The Diyarbakir governor's office said a total of 176 curfews had been imposed in the province
Turkey on Wednesday imposed curfews in dozens of villages and towns in Diyarbakir province in the Kurdish-majority southeast, in anticipation of a new operation against Kurdish militants inside the country.
The Diyarbakir governor's office said a total of 176 curfews had been imposed in the province, where the outlawed Kurdistan Workers' Party (PKK) is known to be active.
"A curfew is in place from Wednesday 0800 (0500 GMT) until a second announcement is made" in the villages and towns in the districts of Silvan, Kulp, Lice and Hazro, it said in a statement.
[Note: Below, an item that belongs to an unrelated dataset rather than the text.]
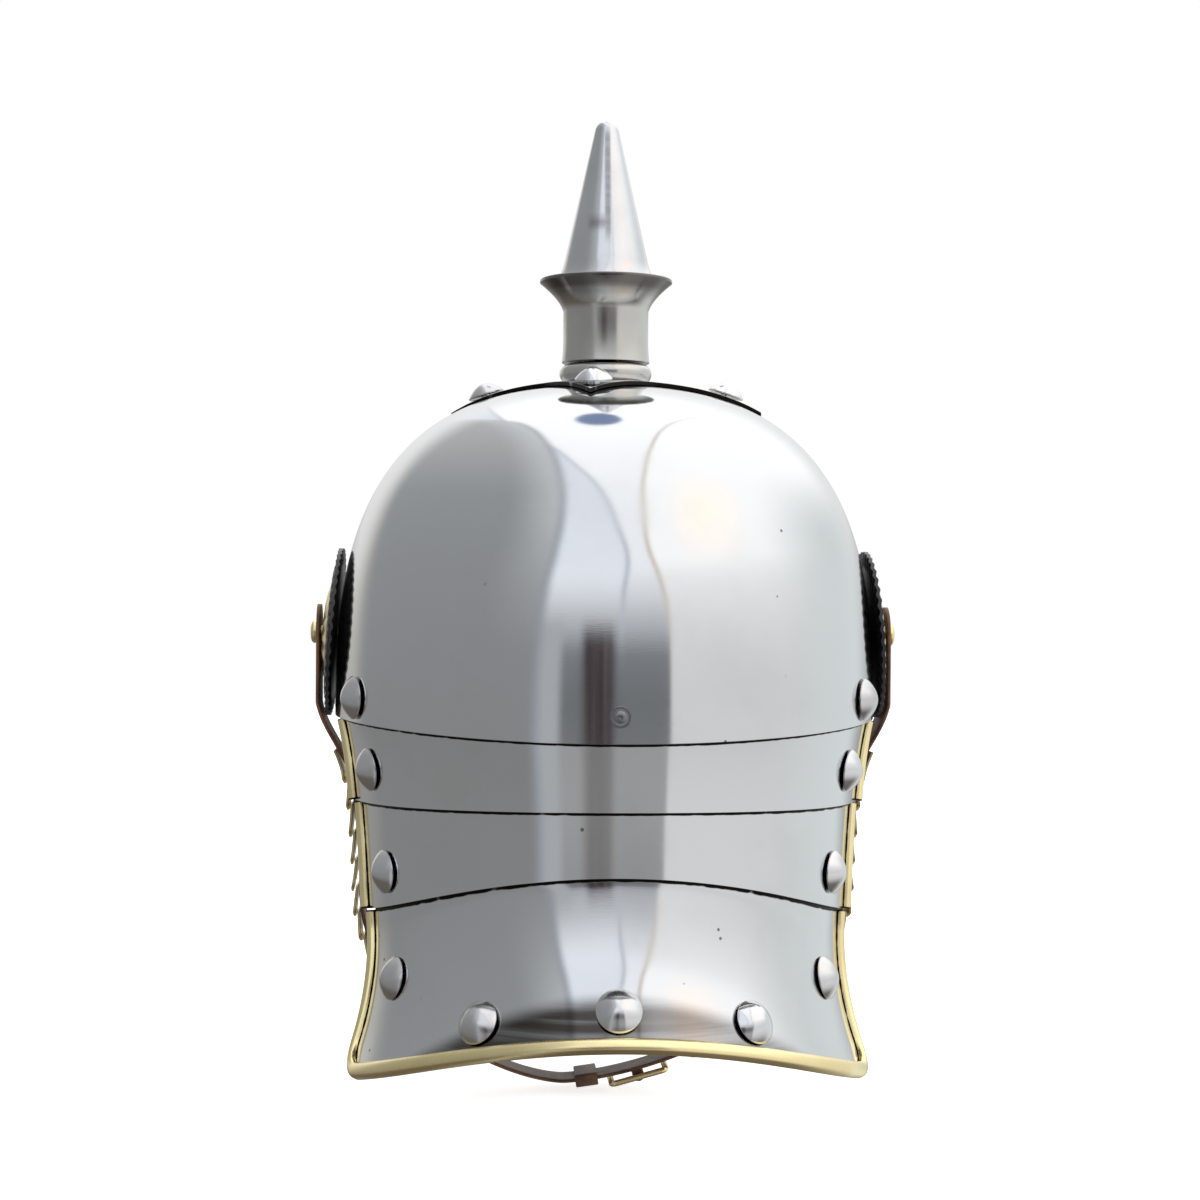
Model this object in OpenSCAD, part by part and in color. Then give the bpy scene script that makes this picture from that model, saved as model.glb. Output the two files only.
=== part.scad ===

It said the curfews will allow security forces to "neutralise" members and collaborators of the "separatist terrorist organisation" - Turkey's official term for the PKK.
The PKK has been waging an insurgency against the Turkish state since 1984 but fighting has intensified in the region since the collapse of a two-year ceasefire in 2015.
The group is blacklisted as a terror organisation by Ankara, the United States and the European Union. Over 40,000 people have been killed in the three-decade conflict.
After the collapse of the ceasefire, Turkish authorities imposed months-long curfews in many southeastern areas as part of their operations against the PKK.
Although the Turkish authorities insist most of these operations are over, they regularly take measures including a two-day curfew imposed in 60 villages in Diyarbakir earlier this month.
The new curfews come after Turkey launched a cross-border offensive against the Kurdish People's Protection Units (YPG) militia in northern Syria.
Ankara says the YPG is a "terrorist" offshoot of the PKK but the militia has been working closely with the US against the Islamic State group in Syria.